For the same, in the July of 2019, K.T.S Tulsi, a senior lawyer and Parliamentarian in the Rajya Sabha also brought in a gender-neutral bill (“Criminal Law Amendment Bill, 2019”) before the Parliament to make the laws relating to rape gender-neutral in India. As per his statement:
“Law needs to be balanced. The balance has been disturbed. All sexual offences should be gender-neutral. Men, women, and other genders are also victims of these offences. Men, women and others need to be protected.”
The need for introducing all these sections is only to grow the scope of the acts which are sexually offensive and bring them under the laws of our Country.
7. CONCLUSION AND SUGGESTIONS
Over the years Indian law has been revised for the betterment of the country and its citizens. There is a continuous evolvement and amendment of laws, and the formation of new bodies to ensure the safety of women, to which Nirbhaya case has contributed significantly. Now, it perceives various acts which were not considered offensive earlier and help in early justice for the victims. However, since the law beholds everyone as equal, it is necessary to take care of the men’s feelings and safety as well. For instance, in 2013 under the recommendation of Justice Verma Committee, the term “Sexual Assault” was replaced to the term “rape” to include all the genders.
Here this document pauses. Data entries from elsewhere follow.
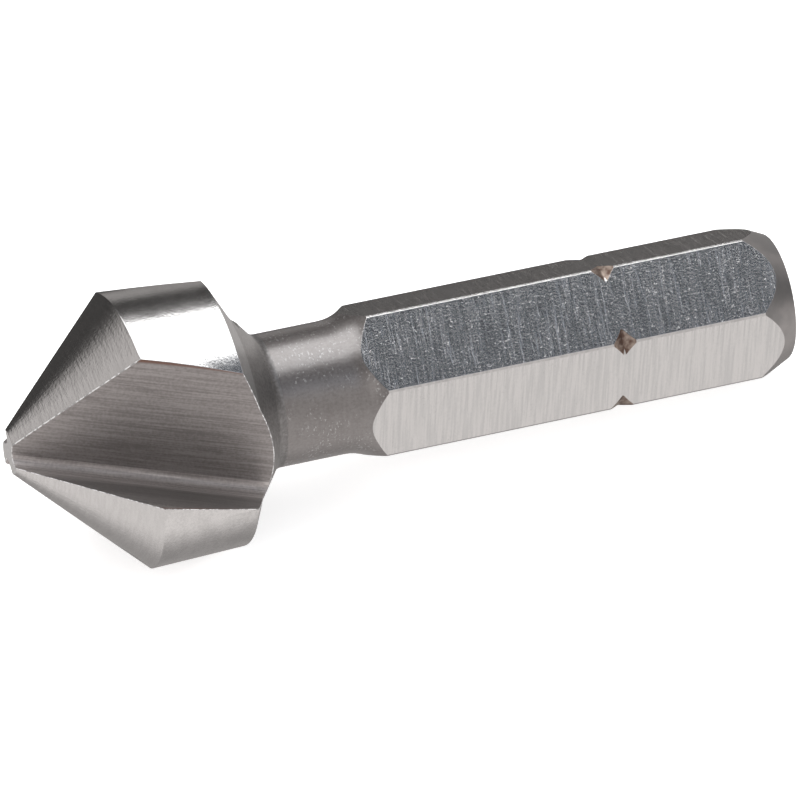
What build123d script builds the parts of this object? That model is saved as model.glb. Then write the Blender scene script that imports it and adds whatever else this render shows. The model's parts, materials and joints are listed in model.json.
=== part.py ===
from build123d import *
import os
from math import acos, atan2, cos, degrees, hypot, radians, sin, tan

# Three-flute 90 degree countersink bit with a 1/4 inch hexagonal drive end.
#
# The bit is one piece of tool steel. It is shaped here in the order of the real work: the blank is
# turned from bar and its drive end is given six flats, the cone is ground with relief, and three V
# flutes are milled across the head. That is done with the bit standing on its tip: tip flat at
# z = 0, axis on +Z, and the floor of the first flute in the plane y = 0.
# The finished bit is then laid down as it comes to rest, on one flute and one corner of the drive
# end, with its tip toward -X and the middle of its footprint at the origin.
#
# Millimetres and degrees. Cone and wall angles are measured from the bit's axis.

# ---- Driving dimensions ------------------------------------------------------------------------

overall_length = 35.8

# Hexagonal drive end
drive_across_flats = 6.35
drive_corner_diameter = 7.26  # the corners are turned down to a narrow land
drive_turn = 1.8  # from the floor of the first flute to a corner of the hexagon
end_chamfer_length = 1.65
end_chamfer_angle = 25.0
shoulder_angle = 36.0
shoulder_fillet = 2.2

# Ball-catch notches, turned as one V groove that only reaches the six corners
notch_from_end = 8.3
notch_width = 1.04
notch_depth = 0.27
notch_nose_radius = 0.12

# Neck
neck_diameter = 6.0
neck_length = 4.0  # between the foot of the head's back cone and the foot of the shoulder
neck_fillet = 0.6

# Head
head_diameter = 12.4
land_back_diameter = 12.1
land_length = 4.45
point_angle = 90.0
tip_flat_diameter = 2.2
back_ring_length = 0.75
back_ring_angle = 62.0
back_cone_angle = 52.0
relief_offset = 0.2  # each tooth's cone is ground about a centre this far off the axis

# Flutes, each a straight V cut whose floor climbs away from the axis toward the neck
tooth_count = 3
flute_angle = 65.0  # between the two walls
flute_floor_slope = 19.2
flute_floor_radius = 0.44  # of the sharp floor line, at the tip flat
cutting_wall_turn = 50.0  # from the radius through the floor to the wall with the cutting edge
flute_floor_fillet = 0.35

# ---- Derived sizes -----------------------------------------------------------------------------

drive_corner_radius = drive_corner_diameter / 2
neck_radius = neck_diameter / 2
head_radius = head_diameter / 2
land_back_radius = land_back_diameter / 2
tip_flat_radius = tip_flat_diameter / 2

cone_length = (head_radius - tip_flat_radius) / tan(radians(point_angle / 2))
land_end = cone_length + land_length
land_taper = (head_radius - land_back_radius) / land_length
ring_end = land_end + back_ring_length
ring_end_radius = land_back_radius - back_ring_length * tan(radians(back_ring_angle))
neck_start = ring_end + (ring_end_radius - neck_radius) / tan(radians(back_cone_angle))

shoulder_start = neck_start + neck_length
drive_start = shoulder_start + (drive_corner_radius - neck_radius) / tan(radians(shoulder_angle))
end_chamfer_start = overall_length - end_chamfer_length
end_face_radius = drive_corner_radius - end_chamfer_length * tan(radians(end_chamfer_angle))
notch_height = overall_length - notch_from_end

tooth_sector = 360 / tooth_count
heel_wall_turn = cutting_wall_turn + flute_angle


# ---- Turned blank ------------------------------------------------------------------------------

# Outline from the axis at the tip, round the outside, to the axis at the drive end: each corner's
# radius and height, and its fillet. The taper of the lands starts at the tip, because the cone is
# ground out of it afterwards.
outline = [
    ((0, 0), 0),
    ((head_radius + land_taper * cone_length, 0), 0),
    ((land_back_radius, land_end), 0),
    ((ring_end_radius, ring_end), 0),
    ((neck_radius, neck_start), neck_fillet),
    ((neck_radius, shoulder_start), shoulder_fillet),
    ((drive_corner_radius, drive_start), 0),
    ((drive_corner_radius, notch_height - notch_width / 2), 0),
    ((drive_corner_radius - notch_depth, notch_height), notch_nose_radius),
    ((drive_corner_radius, notch_height + notch_width / 2), 0),
    ((drive_corner_radius, end_chamfer_start), 0),
    ((end_face_radius, overall_length), 0),
    ((0, overall_length), 0),
]

with BuildPart() as blank:
    with BuildSketch(Plane.XZ):
        with BuildLine():
            FilletPolyline(
                *[point for point, fillet_radius in outline],
                radius=[fillet_radius for point, fillet_radius in outline],
                close=True,
            )
        make_face()
    revolve(axis=Axis.Z)

    # Six flats on everything behind the neck
    with BuildSketch(Plane.XY.offset(shoulder_start)):
        Circle(head_radius)
        RegularPolygon(
            drive_across_flats / 2,
            side_count=6,
            major_radius=False,
            rotation=drive_turn,
            mode=Mode.SUBTRACT,
        )
    extrude(amount=overall_length - shoulder_start, mode=Mode.SUBTRACT)

# ---- Relieved cone -----------------------------------------------------------------------------

# The cone of a tooth has its centre set off toward the cutting edge, so that it falls away from
# that edge to the heel. The cone is made narrower by what the offset adds at the cutting edge,
# which is a quarter of a sector away from the middle of the tooth. The sides of the sector lie in
# the open part of the flutes on either side.
cone_centre = Vector(0, -relief_offset, 0)
cone_reach = 2 * head_radius
edge_rise = relief_offset * sin(radians(tooth_sector / 4))
cone_tip_radius = tip_flat_radius - edge_rise
cone_top = (cone_reach - cone_tip_radius) / tan(radians(point_angle / 2))

with BuildPart() as tooth_cone:
    with BuildSketch(Plane(cone_centre, x_dir=(1, 0, 0), z_dir=(0, -1, 0))):
        with BuildLine():
            Polyline(
                (0, 0),
                (cone_tip_radius, 0),
                (cone_reach, cone_top),
                (cone_reach, overall_length),
                (0, overall_length),
                close=True,
            )
        make_face()
    revolve(axis=Axis(cone_centre, (0, 0, 1)))
    split(bisect_by=Plane.XZ.rotated((0, 0, -tooth_sector / 2)), keep=Keep.BOTTOM)
    split(bisect_by=Plane.XZ.rotated((0, 0, tooth_sector / 2)), keep=Keep.TOP)

with BuildPart() as relieved_cone:
    with PolarLocations(0, tooth_count):
        add(tooth_cone.part)

# ---- One flute ---------------------------------------------------------------------------------

# The V is drawn square to its floor line, with x pointing away from the bit's axis.
flute_plane = Plane(
    origin=(flute_floor_radius, 0, 0),
    x_dir=(cos(radians(flute_floor_slope)), 0, -sin(radians(flute_floor_slope))),
    z_dir=(sin(radians(flute_floor_slope)), 0, cos(radians(flute_floor_slope))),
)
flute_reach = 1.5 * head_diameter


def wall_point(turn):
    """Far end of a flute wall, which leaves the floor line at this angle from the radius."""
    return (flute_reach * cos(radians(turn)), -flute_reach * sin(radians(turn)))


with BuildPart() as flute:
    with BuildSketch(flute_plane):
        with BuildLine():
            FilletPolyline(
                (0, 0),
                wall_point(heel_wall_turn),
                wall_point(cutting_wall_turn),
                radius=[flute_floor_fillet, 0, 0],
                close=True,
            )
        make_face()
    extrude(amount=flute_reach, both=True)

# ---- Finished bit, standing on its tip ---------------------------------------------------------

with BuildPart() as standing_bit:
    add(blank.part)
    add(relieved_cone.part, mode=Mode.INTERSECT)
    with PolarLocations(0, tooth_count):
        add(flute.part, mode=Mode.SUBTRACT)

# ---- Finished bit, at rest ---------------------------------------------------------------------


def wall_angle(wall_turn, radius, height):
    """Angle round the standing bit at which a flute wall cuts a circle of this radius and height."""
    across = flute_plane.x_dir * cos(radians(wall_turn)) - flute_plane.y_dir * sin(radians(wall_turn))
    normal = flute_plane.z_dir.cross(across)
    reach = normal.dot(flute_plane.origin) - normal.Z * height
    half_angle = acos(reach / (radius * hypot(normal.X, normal.Y)))
    return degrees(atan2(normal.Y, normal.X) - half_angle)


def nearest_corner(radius, angle, height):
    """Corner of the standing bit nearest to a point given by radius, angle and height."""
    point = (radius * cos(radians(angle)), radius * sin(radians(angle)), height)
    return Vector(*standing_bit.vertices().sort_by_distance(point)[0])


# The bit lies across one flute on three points: the front corner of the land behind the flute, the
# back corner of the land ahead of it, and the corner of the hexagon between them.
front_angle = wall_angle(cutting_wall_turn, head_radius, cone_length)
back_angle = wall_angle(heel_wall_turn, land_back_radius, land_end)
down_angle = (front_angle + back_angle) / 2
drive_angle = drive_turn + 60 * round((down_angle - drive_turn) / 60)

front_foot = nearest_corner(head_radius, front_angle, cone_length)
back_foot = nearest_corner(land_back_radius, back_angle, land_end)
drive_foot = nearest_corner(
    drive_corner_radius, drive_angle + (1 if down_angle > drive_angle else -1), end_chamfer_start
)

floor_normal = (drive_foot - back_foot).cross(front_foot - back_foot).normalized()
bit_axis = Vector(0, 0, 1)
floor_plane = Plane(
    origin=back_foot,
    x_dir=bit_axis - floor_normal * bit_axis.dot(floor_normal),
    z_dir=floor_normal,
)
lying_bit = standing_bit.part.moved(floor_plane.location.inverse())
footprint = lying_bit.bounding_box()

with BuildPart() as countersink_bit:
    with Locations((-footprint.center().X, -footprint.center().Y, 0)):
        add(lying_bit)

countersink_bit.part.label = "countersink_bit"
os.makedirs("parts", exist_ok=True)
export_step(countersink_bit.part, "parts/countersink_bit.step")
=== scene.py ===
# %% [markdown]
# # A countersink bit
#
# A countersink bit is turned and ground from one short bar of tool steel. It has a cone with three
# teeth at the front, a round neck, and a hexagonal drive end with six small catch notches. This
# lesson loads the solid that was made in CAD, gives it the fine edges that ground steel has, and
# then gives each surface its own finish.

# %% Load the solid
import json
from math import atan2, cos, degrees, hypot, pi, radians, sin

import bmesh
import bpy
from mathutils import Matrix, Vector


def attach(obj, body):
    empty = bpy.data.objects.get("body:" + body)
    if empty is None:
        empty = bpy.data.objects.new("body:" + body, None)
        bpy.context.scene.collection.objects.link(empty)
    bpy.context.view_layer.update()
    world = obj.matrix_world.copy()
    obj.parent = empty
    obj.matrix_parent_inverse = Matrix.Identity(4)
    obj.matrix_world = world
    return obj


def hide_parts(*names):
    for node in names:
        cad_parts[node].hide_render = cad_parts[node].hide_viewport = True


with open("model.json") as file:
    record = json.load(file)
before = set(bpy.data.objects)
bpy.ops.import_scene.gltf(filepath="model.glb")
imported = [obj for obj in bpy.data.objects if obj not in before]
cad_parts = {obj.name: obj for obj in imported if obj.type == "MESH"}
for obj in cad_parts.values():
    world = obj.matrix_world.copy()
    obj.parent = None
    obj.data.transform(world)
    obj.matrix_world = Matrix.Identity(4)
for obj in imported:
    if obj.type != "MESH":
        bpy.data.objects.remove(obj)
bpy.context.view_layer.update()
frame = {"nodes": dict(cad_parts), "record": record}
bit_node = frame["nodes"]["countersink_bit"]
MM = 0.001

# %% [markdown]
# The bit lies on the bench a little nose-up, so its own axis isn't quite level. The two ends of that
# axis are mounts in the record, which gives a frame for everything that follows: along the bit from
# the tip, and out from the axis. The axis could be fitted to the mesh, but the record has it exactly.

# %% Find the bit's axis
mounts = {mount["name"]: mount for mount in frame["record"]["mounts"]}
tip = Vector(mounts["cutting_cone"]["pos_m"])
tail = Vector(mounts["drive_end_face"]["pos_m"])
along = (tail - tip).normalized()
nose_up = atan2(-along.z, along.x)
to_bit = Matrix.Rotation(-nose_up, 3, "Y")
print("length", round((tail - tip).length / MM, 2), "mm, nose up", round(degrees(nose_up), 2), "deg")


def bit_point(point):
    """A point in millimetres on the bit: x along the axis from the tip, y across it, z over it."""
    return to_bit @ (point - tip) / MM


# %% [markdown]
# The camera looks down on the bit from the front left through a long lens, so that the far end isn't
# made much smaller than the near one.

# %% Camera
camera_data = bpy.data.cameras.new("camera")
camera_data.lens = 416.06
camera_data.sensor_width = 36.0
camera_data.clip_end = 10.0
camera = bpy.data.objects.new("camera", camera_data)
camera.location = (-0.09050927, -0.28327992, 0.28487496)
camera.rotation_euler = (radians(46.53426), radians(1.681974), radians(-19.327027))
bpy.context.scene.collection.objects.link(camera)
bpy.context.scene.camera = camera
print("camera", round(camera.location.length / MM), "mm away")

# %% [markdown]
# Light and finishes are written here as sums of patterns, which is easier to read as arithmetic than
# as a web of nodes. A wire wraps one output of a node, and adding or multiplying wires adds Math
# nodes. A board is one tree of nodes. The nodes could be placed and linked by hand in the editor,
# but a finish is easier to compare and change when it is a few lines of text.

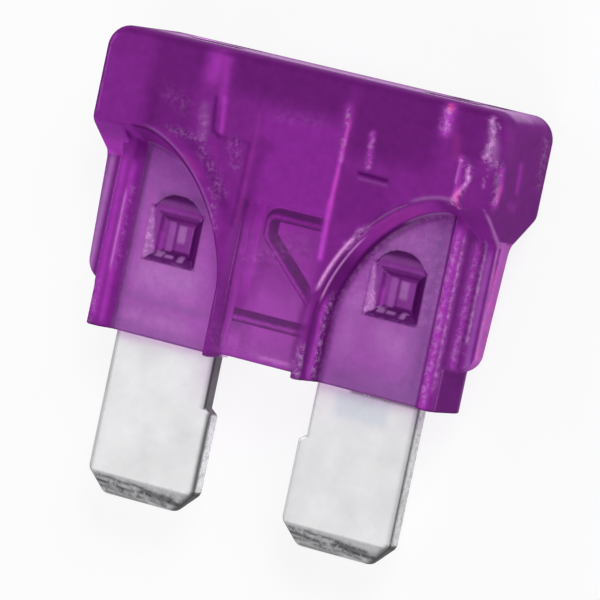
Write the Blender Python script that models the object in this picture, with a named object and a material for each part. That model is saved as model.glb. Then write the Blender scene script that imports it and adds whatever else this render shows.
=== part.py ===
"""Regular blade fuse for a road vehicle, lying on its back face.

It has two separate pieces. The housing is one translucent violet moulding,
open below. The fuse strip is one zinc stamping: two blades, two test tabs and
the thin Z-shaped link between them.

Sizes are in millimetres. Both pieces are drawn about the fuse's middle plane:
x runs across the blades, y from the housing's bottom edge towards the cap, and
z through the thickness. The empty mid_plane then lays the fuse down.
"""

import math

import bmesh
import bpy

MM = 0.001

# Strip: the sheet and the blades
STRIP_T = 0.65
STRIP_W = 14.5              # over the outer edges of both blades
STRIP_EDGE = 0.08           # rounding left by the press on every sheet edge
BLADE_W = 5.15              # blade below the step
BLADE_DROP = 6.65           # blade tip below the housing
STEP_INSET = 0.33           # how far the blade narrows at the step
STEP_DROP = 2.2             # step below the housing
STEP_RUN = 0.25
STEP_R = 0.1
TIP_CUT_X = 0.85            # corner cut of the blade tip
TIP_CUT_Y = 0.9
TIP_HEEL_R = 0.3            # rounding above the corner cut
TIP_TOE_R = 0.15            # rounding below it
TIP_BEVEL = 0.8             # height of the coined tip
TIP_T = 0.35                # thickness left at the very tip

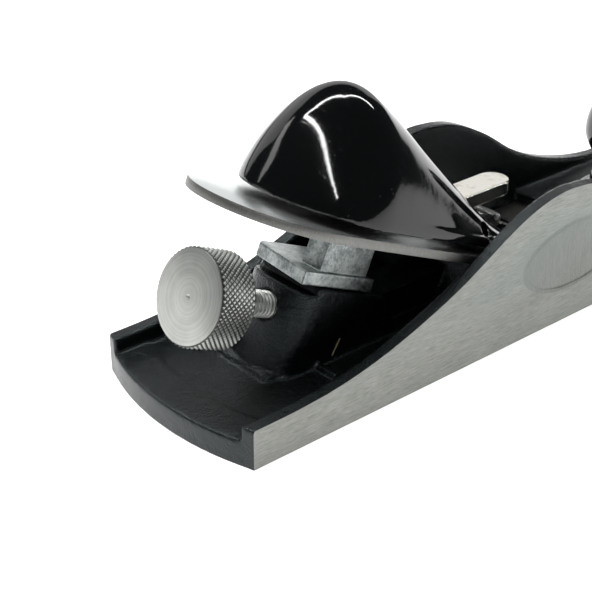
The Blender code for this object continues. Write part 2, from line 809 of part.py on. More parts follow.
def slide_blocks():
    """The upright block under the iron, its tooth, and the tongue that rides in the neck."""
    block = box(
        "block",
        (BLOCK_REAR - BLOCK_LENGTH, -BLOCK_LEFT_Y, SLIDE_TOP - OVERRUN),
        (BLOCK_REAR, -BLOCK_RIGHT_Y, -GAP),
        SQUARE_TO_BED,
        is_cutter=True,
    )
    tooth = box(
        "tooth",
        (tooth_start(), -BLOCK_LEFT_Y + TOOTH_INSET, -OVERRUN),
        (tooth_start() + GROOVE_WIDTH - 2 * GAP, -BLOCK_RIGHT_Y - TOOTH_INSET, GROOVE_DEPTH - GAP),
        SQUARE_TO_BED,
        is_cutter=True,
    )
    half = TONGUE_THICKNESS / 2
    tongue = box(
        "tongue",
        (NECK_CENTRE - half, -TONGUE_WIDTH / 2, SPINDLE_HEIGHT - TONGUE_REACH),
        (NECK_CENTRE + half, TONGUE_WIDTH / 2, SLIDE_BOTTOM + OVERRUN),
        SQUARE_TO_BED,
        is_cutter=True,
    )
    return block, tooth, tongue


def make_slide(finish):
    """The cast slide: a plate on the boss, an upright block under the iron, a tongue below."""
    half = SLIDE_WIDTH / 2
    out, along, back = SLIDE_CORNER
    outline = [
        (SLIDE_FRONT, -half),
        (SLIDE_FRONT, half),
        (SLIDE_REAR_NEAR, half),
        (SLIDE_REAR_FAR + out, along - half),
        (SLIDE_REAR_FAR - back, -half),
    ]
    slide = slab("adjuster_slide", outline, SLIDE_BOTTOM, SLIDE_TOP, SQUARE_TO_BED, finish)
    add_to(slide, *slide_blocks())
    neck_half = NECK_RADIUS + GAP
    reach = TONGUE_THICKNESS
    notch = box(
        "notch",
        (NECK_CENTRE - reach, -neck_half, SPINDLE_HEIGHT - TONGUE_REACH - OVERRUN),
        (NECK_CENTRE + reach, neck_half, SPINDLE_HEIGHT + neck_half),
        SQUARE_TO_BED,
        is_cutter=True,
    )
    cut_from(slide, notch)
    smooth(slide)
    return slide


def spindle_frame():
    """Local +Z up the bed along the spindle's axis, towards the heel."""
    return bed_frame(0.0, SPINDLE_HEIGHT) @ Matrix.Rotation(math.pi / 2, 4, "Y")


def make_spindle(finish):
    neck_low = NECK_CENTRE - NECK_LENGTH / 2
    neck_high = NECK_CENTRE + NECK_LENGTH / 2
    end = WHEEL_REAR - WHEEL_SOCKET
    profile = [
        (0.0, end),
        (SPINDLE_RADIUS, end),
        (SPINDLE_RADIUS, neck_high),
        (NECK_RADIUS, neck_high),
        (NECK_RADIUS, neck_low),
        (SPINDLE_RADIUS, neck_low),
        (SPINDLE_RADIUS, SPINDLE_END),
        (0.0, SPINDLE_END),
    ]
    spindle = turned("depth_spindle", profile, spindle_frame(), finish, BORE_STEPS)
    smooth(spindle)
    return spindle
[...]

These changes were criticized by feminists and women’s groups as according to the gender-neutral laws are an attack on feminism and they believe rape is an explicitly patriarchal crime.
The state can make rape laws that are more gender-neutral as we have to realise sexual assault is neither about sex nor about gender. However, the need for Gender neutral rape laws becomes the need for the hour. Hence, the Criminal Law (Amendment) Bill, 2019 called for a gender-neutral section that punishes any form of sexual assault. Inclusion of such sections and laws are anticipated to bring forward boldness, and the strength to report sexual offences faced by men of the country.